RE: [depth] depth value encoding proposal

Hi Benjamin,

On native platform, it is usually to represent depth image as Gray16 or Z16 format which are also seen as kind of image. For the meta data, say depth units, FOV and focal length etc.,, in another thread, Rob proposed them to be capabilities [1].
What do you think?

Thanks,
-ningxin

[1] http://lists.w3.org/Archives/Public/public-media-capture/2014Jun/0152.html


From: Benjamin Schwartz [mailto:bemasc@google.com]
Sent: Tuesday, August 19, 2014 1:18 PM
To: Harald Alvestrand
Cc: public-media-capture@w3.org
Subject: Re: [depth] depth value encoding proposal

I misunderstood some of the preceding discussion, not realizing that all mention of depth-to-color mappings had already been removed.  That's good.  However, the proposed solution (ImageData with special types) has several remaining problems, as noted in the draft's "Issue 1".

I think depth and color are sufficiently different that it might be better to create a new DepthData type than to reuse the ImageData type.  A DepthData object could also indicate whether the units are known (e.g. millimeters) or unknown, and specify the physical field of view, along with other valuable metadata.

On Tue, Aug 19, 2014 at 3:31 PM, Harald Alvestrand <harald@alvestrand.no<mailto:harald@alvestrand.no>> wrote:
On 08/19/2014 06:01 PM, Benjamin Schwartz wrote:
On Tue, Aug 19, 2014 at 10:58 AM, Kostiainen, Anssi <anssi.kostiainen@intel.com<mailto:anssi.kostiainen@intel.com>> wrote:
Hi Benjamin,

Thanks for your comments, and sorry for the late reply due to the vacation period.

I noticed the following comments (1) and (2) you’ve made, and would like to check the status, and ask your help to fill in the gaps if any:

(1) "I do not think this kind of arbitrary mapping is appropriate in a W3C standard.  We should arrange for a natural representation instead, with modifications to Canvas and WebGL if necessary.” [1]

To make sure I understood this correctly:

Firstly, you're proposing we patch the CanvasRenderingContext2D and make ImageData.data of type ArrayBufferView instead of Uint8ClampedArray to allow the Uint16Array type, correct? Better suggestions?

I would suggest going all the way to Float32 as well.

Secondly, extend the WebGLRenderingContext along the lines of the LUMINANCE16 extension proposal [2] -- or would you prefer to use the depth component of a GL texture as you previously suggested?

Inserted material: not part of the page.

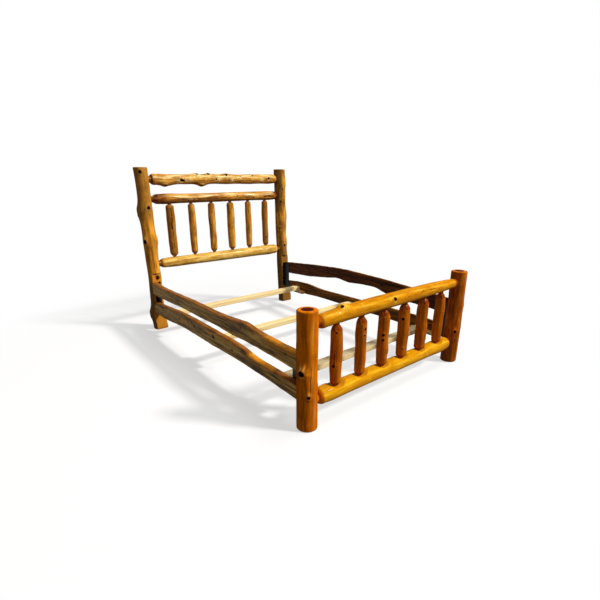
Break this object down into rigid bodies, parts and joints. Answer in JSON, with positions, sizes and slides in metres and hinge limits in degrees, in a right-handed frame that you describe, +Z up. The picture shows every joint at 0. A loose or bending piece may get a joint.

Known issues? I’d like to hear your latest thoughts on this and if possible a concrete proposal how you’d prefer this to be spec’d to be practical for developers and logical for implementers.

I'd strongly prefer to use a depth component (and also have an option to use 32-bit float).  This would raise the GLES version requirement for WebGL, but I think this is not an unreasonable requirement for a feature that also requires a depth camera!

(2) "I don't think getDepthTracks() should return color-video.  If you want to prototype using depth-to-color mappings, the logical way is to treat the depth channel as a distinct color video camera, accessible by the usual device selection mechanisms.” [3]

This is what the spec currently says re getDepthTracks():

[[

The getDepthTracks() method, when invoked, must return a sequence of MediaStreamTrack objects representing the depth tracks in this stream.

The getDepthTracks() method must return a sequence that represents a snapshot of all the MediaStreamTrack objects in this stream's track set whose kind is equal to "depth". The conversion from the track set to the sequence is user agent defined and the order does not have to be stable between calls.

]]

Do you have a concrete proposal how you’d tighten the prose to clear the confusion?

I would not include |getDepthTracks| until we have a depth datatype.  Instead, I would add each depth camera as an input device of kind: 'video' in the list returned by enumerateDevices(), with its label containing a human-readable indication that its color video data is computed from depth via a mapping defined by the user agent.

But once this spec is implemented, we have a depth datatype.... or did I misunderstand the proposal?

I'm afraid that if we spec out a path where depth is treated as a weird kind of video, we'll never escape from it - so I'm happy to see such a fully-worked proposal that includes both the depth datatype and the depth track definition.

Received on Wednesday, 20 August 2014 18:11:35 UTC